L’histoire de la science de la sorcellerie, des sciences noires et occultes, de l’art de prédire l’avenir, d’opérer toute sorte d’effets merveilleux par l’évocation ou par le concours d’esprits infernaux, fait partie de l’histoire du moyen âge. Durant ces siècles, la puissance des sorciers et des magiciens ne connut point de bornes. Qui ne connait point l’influence que, dans des siècles plus rapprochés de nous, l’alchymie, l’astrologie, ont exercé souvent, même sur des hommes de génie, sur des monarques, des hommes d’état, des généraux, des savants ?

Et comme celui qui s’adonnait au diable devait nécessairement abandonner et renier Dieu ; comme celui qui pouvait renoncer au salut éternel de son âme, pour jouir sur la terre de quelques profits mondains, devait nécessairement avoir de mauvaises intentions et le cœur dépravé ; comme enfin cet art damnable menaçait incessamment les hommes dans leur vie, dans leur santé et dans leurs biens, la sorcellerie était réputée le plus grand des crimes. La législation barbare de ces siècles assimilait ce crime illusoire à celui de l’hérésie, et les flammes consumaient sans pitié celui qui en était convaincu ou seulement accusé.

Si l’eau bénite, les reliques, les chapelets, l’excommunication du prêtre ne pouvaient vaincre les maléfices des sorciers et des magiciens, le juge du moyen âge était moins impuissant contre [p. 364] ces malheureux. Les sorciers ne trouvaient point de grâce devant les tribunaux. C’était en vain s’ils tentaient d’émouvoir le cœur du magistrat ; ils étaient impitoyablement condamnés au dernier supplice : le feu pouvait seul expier le plus grand de tous les forfaits ; car, d’après la jurisprudence d’alors, le crime de sorcellerie renfermait à lui seul quinze autres crimes, dont le moindre méritait la mort.

Les accusations les plus absurdes suffisaient pour mettre la justice sur les traces d’un sorcier.
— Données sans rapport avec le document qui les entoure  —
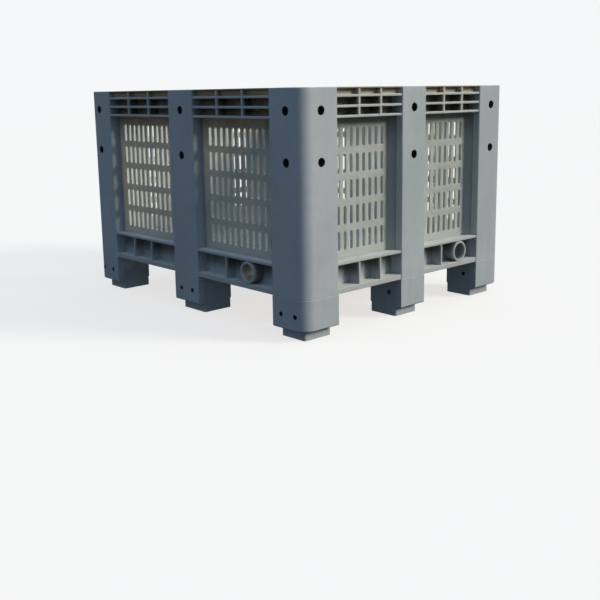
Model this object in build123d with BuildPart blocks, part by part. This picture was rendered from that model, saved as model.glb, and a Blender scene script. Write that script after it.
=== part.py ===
from build123d import *
import os

# Vented plastic pallet box on nine feet. X runs along the long faces, Y along the short faces, Z is up,
# and the origin is the centre of the footprint on the ground. A face is named by where it points: front
# is -Y, right is +X, back is +Y and left is -X. A place on a face is given by how far it is to the right
# of the face's middle, seen from outside, by its depth behind the outer surface, and by its height.

# ---- driving dimensions, mm ----
LENGTH = 1200.0
WIDTH = 1000.0
HEIGHT = 760.0
CORNER_RADIUS = 45.0          # outer vertical corners of the box
SKIN = 5.0                    # moulded wall of the hollow posts
SEAM_CHAMFER = 1.2            # groove in the outer faces where the posts meet the feet
TINY = 0.5

# walls: the vent panels lie behind the posts, and all inner faces are flush
PANEL_THICKNESS = 6.0
PANEL_DEPTH_LONG = 40.0
PANEL_DEPTH_SHORT = 46.0

# posts
CORNER_POST_LONG = 142.0      # width of a corner post seen on a long face
CORNER_POST_SHORT = 148.0     # and on a short face
MID_POST_LONG = 138.0
MID_POST_SHORT = 118.0
POST_EDGE_RADIUS = 4.0
POST_TOP_RADIUS = 3.0
INNER_CORNER_RADIUS = 20.0
POST_HOLE_DIAMETER = 28.0
POST_HOLE_HEIGHTS = (542.0, 693.0)
POST_HOLE_FROM_CORNER_LONG = 68.0
POST_HOLE_FROM_CORNER_SHORT = 80.0

# rim: an upright wall with an outward lip stands on a ledge, and the next box's feet rest on that ledge
LEDGE_HEIGHT = 745.0
LEDGE_THICKNESS = 8.0
RIM_WALL_DEPTH = 22.0
RIM_WALL_THICKNESS = 6.0
RIM_RIB_SETBACK = 3.0
RIM_RIB_THICKNESS = 8.0
RIM_RIB_HEIGHTS = (672.5, 703.0, 734.0)
RIM_CELL_WALL = 6.0
RIM_CELLS = 3
RIM_DIVIDER_THICKNESS = 7.0
RIM_LIP_THICKNESS = 5.0

# vent slots
SLOT_HEIGHT = 60.0
SLOT_WIDTH = 14.0
SLOT_ROWS = 5
SLOT_ROW_PITCH = 80.5
SLOT_MIDDLE_HEIGHT = 446.5
SLOT_COLUMNS_LONG = 11
SLOT_PITCH_LONG = 30.3
SLOT_COLUMNS_SHORT = 8
SLOT_PITCH_SHORT = 28.4
SPLAY_LONG = (5.0, 5.0)       # how far a panel's splayed side border runs in, and how far it comes forward
SPLAY_SHORT = (24.0, 20.0)

# bottom rails
FOOT_TOP = 132.0
RAIL_SETBACK = 2.0
RAIL_FLANGE_TOP = 149.0
RAIL_SILL_BOTTOM = 221.0
RAIL_SILL_TOP = 230.0
RAIL_DIVIDER_THICKNESS = 6.0
RAIL_DIVIDER_SETBACK = 4.0
RAIL_DIVIDERS_LONG = (222.0, 336.0)      # distances from the face's middle
RAIL_DIVIDERS_SHORT = (157.0, 254.0)

# drain sockets, in the right-hand bay of each face, where the outer divider would be
DRAIN_FIT = 0.2
DRAIN_WALL = 7.0
DRAIN_LIP_RADIUS = 2.0

# base deck
DECK_TOP = 158.0
DECK_SKIN = 6.0
DECK_RIB = 5.0
DECK_CORNER_RADIUS = 24.0
DECK_RIB_COLUMNS = 11
DECK_RIB_ROWS = 9
DECK_SLOT_LENGTH = 60.0
DECK_SLOT_WIDTH = 10.0
DECK_SLOTS_PER_CELL = 2
DECK_EDGE_GAP = 0.3

# feet
FOOT_DEPTH = 150.0            # how far a mid-side foot reaches in
SKIRT_BOTTOM = 34.0
SKIRT_DEPTH = 28.0
SKIRT_STEP = 6.0
PLUG_INSET = 30.0             # the plug goes inside the rim wall of the box below
FOOT_SKIN = 6.0
FOOT_ROOF = 10.0
FOOT_EDGE_RADIUS = 8.0
SKIRT_EDGE_RADIUS = 5.0
FOOT_HOLE_DIAMETER = 16.0
FOOT_HOLE_HEIGHT = 79.0
FOOT_HOLES_FROM_CORNER = (41.0, 104.0)
FOOT_HOLES_FROM_MIDDLE = 32.0
FOOT_SIDE_HOLE_DEPTH = 60.0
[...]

La procédure suivie à leur égard, était des plus expéditives et des plus sommaires ; et quel que fût le système de défense de l’accusé, l’issue du procès était toujours la même : la mort les attendait irrévocablement, qu’ils fissent l’aveu du crime qu’on leur imputait, ou qu’ils le niassent. S’ils refusaient d’en convenir, la torture était là avec ses horribles tourments pour leur arracher l’aveu d’un crime qu’ils ne pouvaient avoir commis.

Les sorciers étaient privés du peu de garanties que la législation sauvage de ces temps assurait aux autres accusés. La loi permettait de leur appliquer la question, même dans les cas où elle en défendait l’usage dans les procès ordinaires. Ils subissaient un simple interrogatoire de quelques instants, et, à défaut de preuves concluantes, les allégations les plus extravagantes, les plus frivoles suffisaient au juge pour les condamner !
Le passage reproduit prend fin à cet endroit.